We can also see that at the time of writing this article, the price is slightly below $26,000, and short-term holders🔴 are almost entirely in a loss position. It can be said that this makes the group that focuses more on price somewhat nervous.

The chart below shows the percentage of profit in the supply of short-term holders. We can see that the majority of their supply is trapped in unrealized losses, with only 16.3% of holdings still in the “profit” zone.

For long-term holders, their profitability is gradually increasing, although it is still at a historical low and only emerged from the negative one standard deviation range a few months ago. Although this is a positive trend, more than 26.7% of long-term holder supply is in a loss state, which is far below the historical average relative to their purchase price.

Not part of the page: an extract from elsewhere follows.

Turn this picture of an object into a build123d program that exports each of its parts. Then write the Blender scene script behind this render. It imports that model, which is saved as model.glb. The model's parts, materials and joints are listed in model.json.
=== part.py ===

Although 2023 is a fairly reasonable recovery for Bitcoin and digital assets, these findings indicate that there are still several psychological cost benchmark barriers that need to be overcome.

Summary

Volatility, liquidity, trading volume, and on-chain settlement volume are all at historical lows. This increases the possibility of the market entering a period of extreme indifference, fatigue, or even boredom.

The long-term holder community remains steadfast, hardly giving up the tokens they hold. On the other hand, the short-term holder community is teetering on the edge of profitability, with many tokens having a cost benchmark higher than the current trading range of $26,000. This indicates that this group is becoming increasingly sensitive to prices, and many psychological price levels still need to be overcome.